Switchless cluster hits bug 1253791 then suffers power loss resulting in cluster app quorum issues
Applies to
- FAS2720
- ONTAP 9
- Two node switchless cluster
Issue
- One node previously panicked due to quorum loss as a result of bug 1253791 (e0a/e0b cluster ports go link down)
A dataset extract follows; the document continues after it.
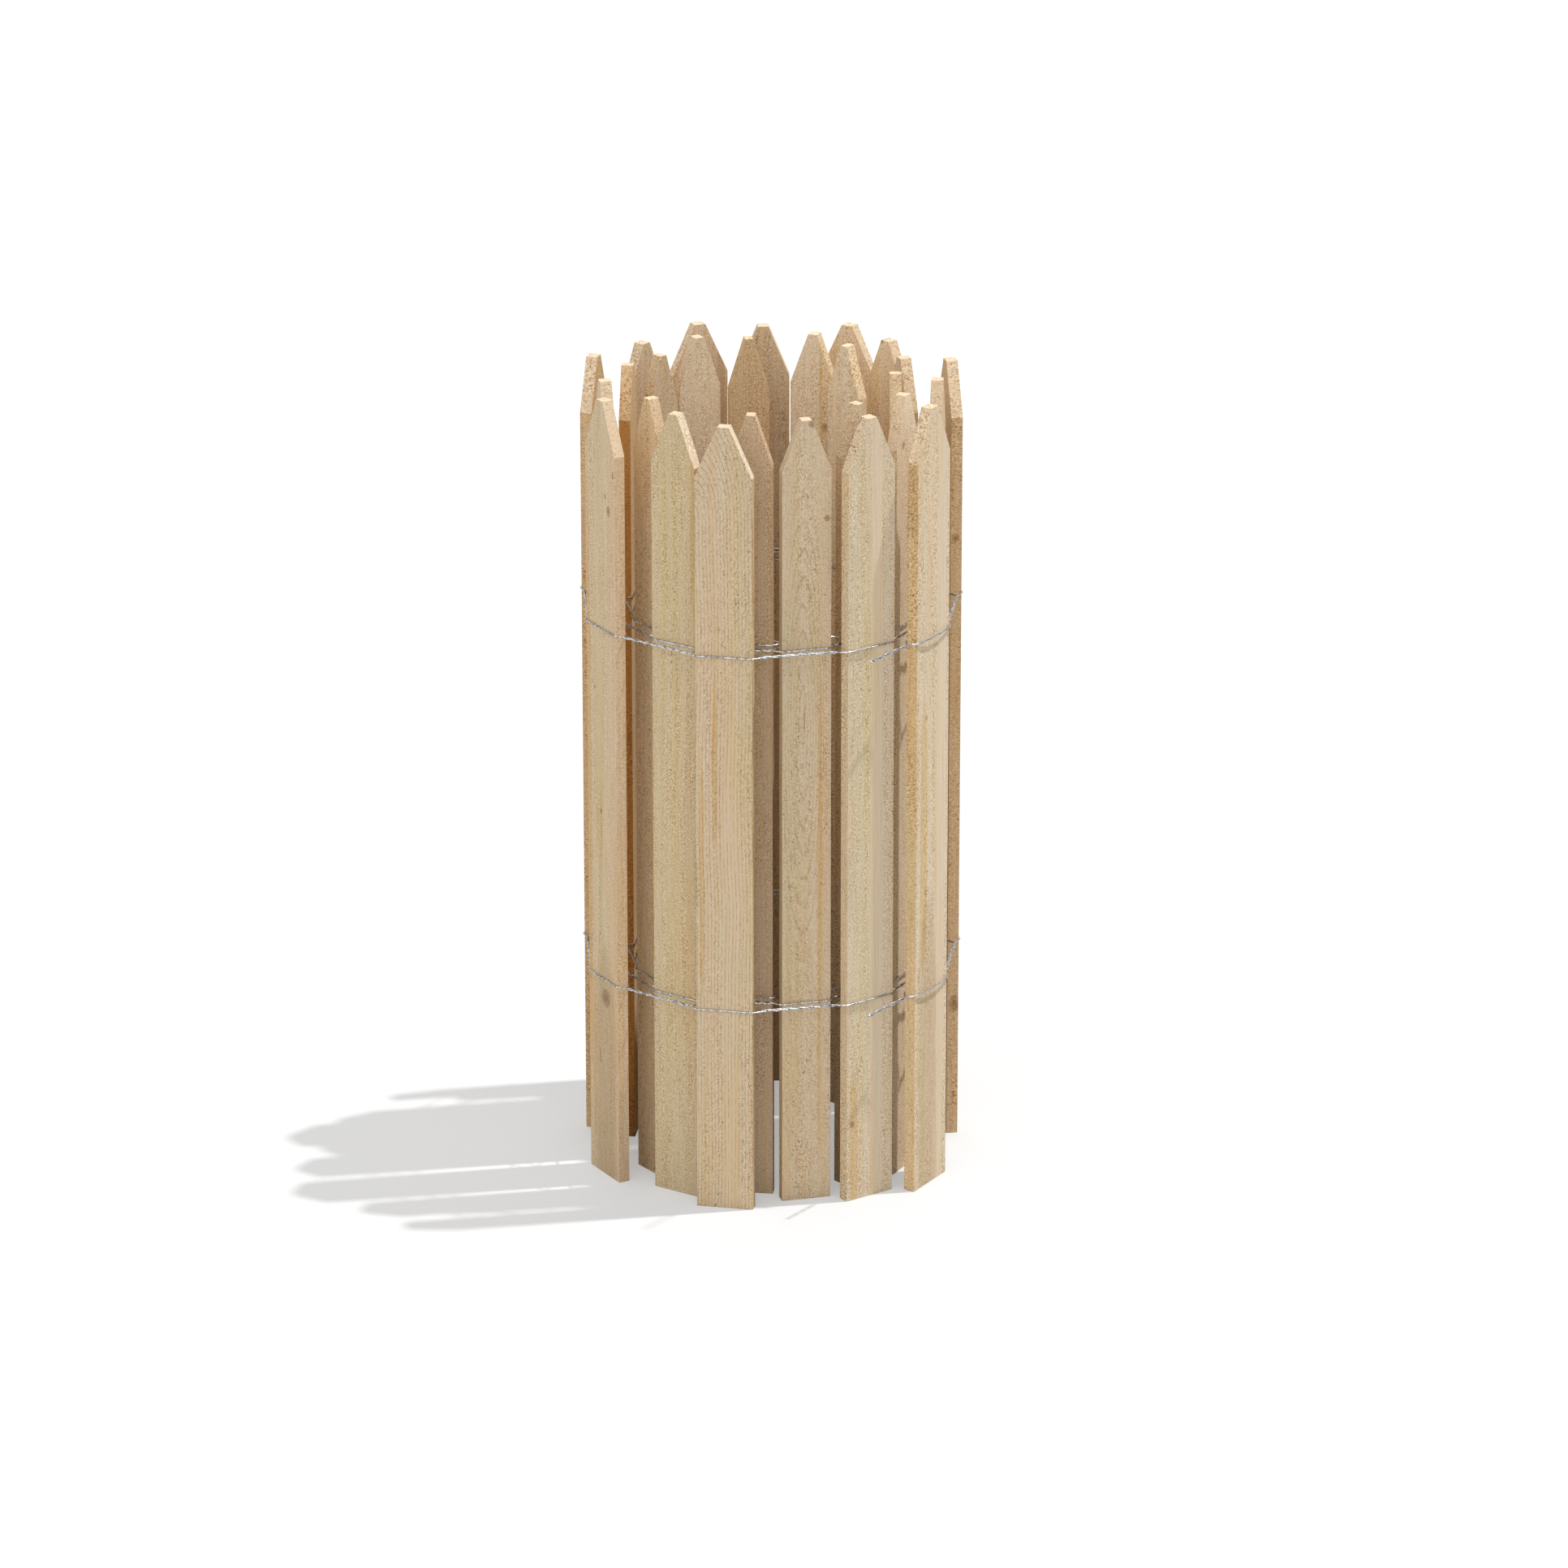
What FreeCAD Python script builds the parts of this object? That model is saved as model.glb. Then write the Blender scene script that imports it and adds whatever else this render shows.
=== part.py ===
import FreeCAD, Part
import math
import os

# Roll of wired picket fencing, standing on the lower ends of its boards.
# Millimetres, +Z up. The free outer end of the roll is at the right of the front, seen along +Y.
# The roll's axis is vertical, and the origin is on the floor at the middle of the roll's footprint.

# Boards
picket_count = 27
picket_height = 1219.0
shoulder_height = 1142.0
picket_thickness = 17.5
outer_picket_width = 93.0
inner_picket_width = 59.0
tip_share = 0.2

# The roll: board centres on a spiral, with room for the wires and some slack between its turns
outer_radius = 287.5
layer_slack = 7.9
step_angle = 48.47
start_angle = -33.8

# Boards that stand turned from the spiral, by number from the outer end, in degrees
turned_boards = {1: 2.5, 2: -3.0, 5: 5.0, 6: 2.0, 7: 2.0, 13: 4.0, 20: 5.0}

# The last board inside has sprung away from its place on the spiral
sprung_outward = 4.0
sprung_along = 8.0
sprung_turn = -11.0

# Wires: two strands, each of two wires with every board between them
lower_strand_height = 316.0
upper_strand_height = 869.0
wire_diameter = 2.5
wire_clearance = 0.3
bend_past_edge = 1.5
twist_past_edge = 12.0
bay_half_turns = 7
steps_per_half_turn = 2
wire_sides = 4

# The free ends of the strands
outer_tail_length = 96.0
outer_tail_half_turns = 5
outer_tail_curl = 5.0
inner_tail_length = 50.0
inner_tail_half_turns = 3
inner_tail_curl = 40.0

# Worked out from the sizes above
wire_room = wire_clearance + wire_diameter
radius_per_turn = picket_thickness + 2 * wire_room + layer_slack
radius_per_step = radius_per_turn * step_angle / 360.0
width_per_step = (outer_picket_width - inner_picket_width) / (picket_count - 1)
face_offset = picket_thickness / 2 + wire_clearance + wire_diameter / 2
half_step_angle = math.pi / (2 * steps_per_half_turn)
twist_radius = (wire_diameter / 2 + wire_clearance / 2) / math.cos(half_step_angle)

up = FreeCAD.Vector(0, 0, 1)


class Place:
    """Where one board stands: its centre, its own directions and its width."""

    def __init__(self, number):
        angle = math.radians(start_angle + number * step_angle)
        radius = outer_radius - number * radius_per_step
        turn = turned_boards.get(number + 1, 0.0)
        if number == picket_count - 1:
            radius += sprung_outward
            angle += sprung_along / radius
            turn = sprung_turn
        turned = angle + math.radians(turn)
        self.centre = FreeCAD.Vector(radius * math.cos(angle), radius * math.sin(angle), 0)
        self.outward = FreeCAD.Vector(math.cos(turned), math.sin(turned), 0)
        self.along = up.cross(self.outward)
        self.width = outer_picket_width - number * width_per_step

    def point(self, along, outward, height):
        return self.centre + self.along * along + self.outward * outward + up * height


def flat_face(corners):
    return Part.Face(Part.makePolygon(corners + corners[:1]))


def picket(place):
    """A board with a blunt point: shoulders, two straight slopes and a narrow flat tip."""
    half = place.width / 2
    half_tip = half * tip_share
    half_outline = [(half, 0.0), (half, shoulder_height), (half_tip, picket_height)]
    mirrored = [(-along, height) for along, height in reversed(half_outline)]
    back = -picket_thickness / 2
    corners = [place.point(along, back, height) for along, height in half_outline + mirrored]
    return flat_face(corners).extrude(place.outward * picket_thickness)


def twist(start, end, half_turns, side, height, outward):
    """One wire of a twisted pair round the line from start to end, from its place on one side."""
    steps = half_turns * steps_per_half_turn
    points = []
    for step in range(steps + 1):
        angle = math.pi * step / steps_per_half_turn
        middle = start + (end - start) * (step / steps)
        swing = outward * math.cos(angle) - up * math.sin(angle)
        points.append(middle + swing * (side * twist_radius) + up * height)
    return points


def tail_end(place, direction, length, curl_degrees):
    """The free end of a strand, which leaves the board's edge and curls a little inwards."""
    edge = place.point(direction * (place.width / 2 + twist_past_edge), 0, 0)
    curl = math.radians(curl_degrees)
    heading = place.along * (direction * math.cos(curl)) - place.outward * math.sin(curl)
    return edge, edge + heading * length


def wire_path(places, first_side, height):
    """The middle line of one wire, which changes sides in every bay that has odd half turns."""
    side = first_side
    if outer_tail_half_turns % 2:
        side = -side
    edge, end = tail_end(places[0], -1, outer_tail_length, outer_tail_curl)
    points = twist(end, edge, outer_tail_half_turns, side, height, places[0].outward)
    side = first_side
    for place, following in zip(places, places[1:] + [None]):
        half = place.width / 2
        points.append(place.point(-half - bend_past_edge, side * face_offset, height))
        points.append(place.point(half + bend_past_edge, side * face_offset, height))
        if following:
            start = place.point(half + twist_past_edge, 0, 0)
            end = following.point(-following.width / 2 - twist_past_edge, 0, 0)
            outward = (place.outward + following.outward).normalize()
            points += twist(start, end, bay_half_turns, side, height, outward)
            if bay_half_turns % 2:
                side = -side
    start, end = tail_end(places[-1], 1, inner_tail_length, inner_tail_curl)
    points += twist(start, end, inner_tail_half_turns, side, height, places[-1].outward)
    return points


def wire(points):
    """A straight-sided wire along the points, mitred at each, so that every side face is flat."""
    heading = (points[1] - points[0]).normalize()
    across = heading.cross(up).normalize()
    square = heading.cross(across)
    ring = []
    for corner in range(wire_sides):
        angle = 2 * math.pi * (corner + 0.5) / wire_sides
        spoke = across * math.cos(angle) + square * math.sin(angle)
        ring.append(points[0] + spoke * (wire_diameter / 2))
    faces = [flat_face(ring)]
    for here, after in zip(points[1:], points[2:] + [None]):
        next_heading = (after - here).normalize() if after else heading
        mitre = heading + next_heading
        next_ring = [p + heading * ((here - p).dot(mitre) / heading.dot(mitre)) for p in ring]
        for corner in range(wire_sides):
            beside = (corner + 1) % wire_sides
            faces.append(flat_face([ring[corner], ring[beside], next_ring[beside], next_ring[corner]]))
        ring = next_ring
        heading = next_heading
    faces.append(flat_face(ring))
    shell = Part.Shell(faces)
    shell.sewShape()
    return Part.Solid(shell)


def save(node, shape, shift):
    shape.translate(shift)
    shape.exportStep("parts/" + node + ".step")
    print(node, "valid", shape.isValid(), "volume", round(shape.Volume))


os.makedirs("parts", exist_ok=True)
places = [Place(number) for number in range(picket_count)]
solids = {}
for number, place in enumerate(places):
    solids["picket_%02d" % (number + 1)] = picket(place)
for strand, height in (("lower", lower_strand_height), ("upper", upper_strand_height)):
    solids[strand + "_wire_a"] = wire(wire_path(places, 1, height))
    solids[strand + "_wire_b"] = wire(wire_path(places, -1, height))

footprint = Part.makeCompound(list(solids.values())).BoundBox
to_origin = FreeCAD.Vector(-footprint.Center.x, -footprint.Center.y, 0)
print("roll axis at", to_origin, "size", footprint.XLength, footprint.YLength, footprint.ZLength)
for node, shape in solids.items():
    save(node, shape, to_origin)
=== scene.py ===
import bmesh
import bpy
import math
import random
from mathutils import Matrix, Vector, noise


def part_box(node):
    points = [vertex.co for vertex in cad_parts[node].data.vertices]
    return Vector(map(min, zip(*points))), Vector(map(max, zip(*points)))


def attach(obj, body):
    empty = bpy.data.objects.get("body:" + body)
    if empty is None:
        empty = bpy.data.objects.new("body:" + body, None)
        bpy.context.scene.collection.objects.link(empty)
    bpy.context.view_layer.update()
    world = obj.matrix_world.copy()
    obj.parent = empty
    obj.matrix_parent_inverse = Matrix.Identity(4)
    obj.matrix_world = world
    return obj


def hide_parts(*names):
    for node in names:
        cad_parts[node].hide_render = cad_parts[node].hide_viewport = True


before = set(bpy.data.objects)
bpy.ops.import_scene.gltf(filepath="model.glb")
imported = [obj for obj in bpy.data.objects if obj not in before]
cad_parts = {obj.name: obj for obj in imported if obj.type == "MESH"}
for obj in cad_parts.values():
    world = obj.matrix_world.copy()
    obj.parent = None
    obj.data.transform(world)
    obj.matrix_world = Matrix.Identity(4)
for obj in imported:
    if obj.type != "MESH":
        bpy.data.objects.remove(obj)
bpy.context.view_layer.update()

# Roll of wired picket fencing. Its boards are numbered from the free outer end inwards.

up = Vector((0, 0, 1))
mm = 0.001


def addObject(name, data):
    thing = bpy.data.objects.new(name, data)
    bpy.context.scene.collection.objects.link(thing)
    return thing


# places of the boards, read from the frame

def readBoard(node):
    corners = {tuple(round(c, 6) for c in v.co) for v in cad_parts[node].data.vertices}
    heights = sorted({c[2] for c in corners})       # foot, shoulders and tip
    foot = [Vector(c[:2]) for c in corners if c[2] == heights[0]]
    tip = [Vector(c[:2]) for c in corners if c[2] == heights[-1]]
    sides = sorted((p - foot[0] for p in foot[1:]), key=lambda side: side.length)
    centre = sum(foot, Vector((0, 0))) / len(foot)
    outward = sides[0].normalized()
    tipWidth = max(abs((p - q).dot(outward.orthogonal())) for p in tip for q in tip)
    return {
        "node": node,
        "centre": centre.to_3d(),
        "outward": outward.to_3d(),
        "thickness": sides[0].length,
        "width": sides[1].length,
        "tipWidth": tipWidth,
        "shoulder": heights[1],
        "height": heights[2],
    }


def readBoards():
    nodes = sorted(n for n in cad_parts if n.startswith("picket_"))
    boards = [readBoard(n) for n in nodes]
    axis = sum((b["centre"] for b in boards), Vector()) / len(boards)
    for board in boards:
        if board["outward"].dot(board["centre"] - axis) < 0:
            board["outward"] = -board["outward"]
        board["along"] = up.cross(board["outward"])     # to the right, seen from outside
    return boards


def boardPoint(board, along, outward, height):
    return board["centre"] + board["along"] * along + board["outward"] * outward + up * height


# camera

cameraView = {
    "photoSize": 1932,          # pixels
    "focalPixels": 10004.0,
    "place": (0.0081, -11.4147, 4.7533),
    "downDegrees": 20.095,
    "rightDegrees": 0.054,
    "sensorMm": 36.0,
    "clipEnd": 200.0,
}


def addCamera():
    data = bpy.data.cameras.new("photoCamera")
    data.sensor_width = cameraView["sensorMm"]
    data.lens = cameraView["focalPixels"] / cameraView["photoSize"] * cameraView["sensorMm"]
    data.clip_end = cameraView["clipEnd"]
    camera = addObject("photoCamera", data)
    camera.location = cameraView["place"]
    turn = (math.radians(90 - cameraView["downDegrees"]), 0, -math.radians(cameraView["rightDegrees"]))
    camera.rotation_euler = turn
    bpy.context.scene.camera = camera


# node helpers

number = "NodeSocketFloat"
vector = "NodeSocketVector"


def newMaterial(name):
    material = bpy.data.materials.new(name)
    material.use_nodes = True
    return material, material.node_tree, material.node_tree.nodes["Principled BSDF"]


# a new node; each of its inputs is given a fixed value, or another node's output to link to
def addNode(tree, kind, inputs=None, **settings):
    node = tree.nodes.new(kind)
    for name, value in settings.items():
        setattr(node, name, value)
    for name, value in (inputs or {}).items():
        socket = node.inputs[name]
        if isinstance(value, bpy.types.NodeSocket):
            tree.links.new(value, socket)
        else:
            socket.default_value = value
    return node


def calc(tree, operation, first, second=0.5, third=0.5):
    inputs = {0: first, 1: second, 2: third}        # 0.5 is what an unused input holds anyway
    return addNode(tree, "ShaderNodeMath", inputs, operation=operation).outputs[0]


def largest(tree, values):
    top = values[0] if values else 0.0
    for value in values[1:]:
        top = calc(tree, "MAXIMUM", top, value)
    return top


def dotProduct(tree, first, second):
    inputs = {0: first, 1: second}
    return addNode(tree, "ShaderNodeVectorMath", inputs, operation="DOT_PRODUCT").outputs["Value"]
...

- Partial giveback because cluster apps cannot come online with cluster ports down, with
storage failover show
reporting:
Waiting for cluster applications to come online on the local node
- Power loss while in this state power cycles both nodes
- Previous node that had taken over/was cluster master, comes up with cluster applications offline with following error after boot:
Internal error: Cannot open corrupt replicated database. Automatic recovery
attempt has failed or is disabled. Check the event logs for details. This node
is not fully operational. Contact support personnel for the root volume recovery
procedures.
- Attempting to clear the
bootarg.rdb_corrupt
state through recovery procedures, taken over node becomes master for mgwd but other apps report "-" and previous master is secondary for mgwd with other apps offline - Example: Node cluster1-01 was the node that had originally panicked due to quorum loss as a result of bug 1253791, node 02 had taken over and was master before power loss/rdb recovery
- Node 01
cluster ring show
after rdb recovery:
::> set advanced
::*> cluster ring show
Node UnitName Epoch DB Epoch DB Trnxs Master Online
----------- -------- -------- -------- -------- ----------- ---------
cluster1-01 mgmt 21 21 107 cluster1-01 master
cluster1-01 vldb - - - - -
cluster1-01 vifmgr - - - - -
cluster1-01 bcomd - - - - -
cluster1-01 crs - - - - -
cluster1-02 mgmt 21 21 107 cluster1-01 secondary
cluster1-02 vldb 0 18 3295 - offline
cluster1-02 vifmgr 0 20 50 - offline
cluster1-02 bcomd 0 19 6 - offline
cluster1-02 crs 0 18 1 - offline
- Node 02
cluster ring show
after rdb recovery:
Node UnitName Epoch DB Epoch DB Trnxs Master Online
----------- -------- -------- -------- -------- ----------- ---------
cluster1-01 crs - - - - -
cluster1-02 mgmt 21 21 109 cluster1-01 secondary
cluster1-02 vldb 0 18 3295 - offline
cluster1-02 vifmgr 0 20 50 - offline
cluster1-02 bcomd 0 19 6 - offline
cluster1-02 crs 0 18 1 - offline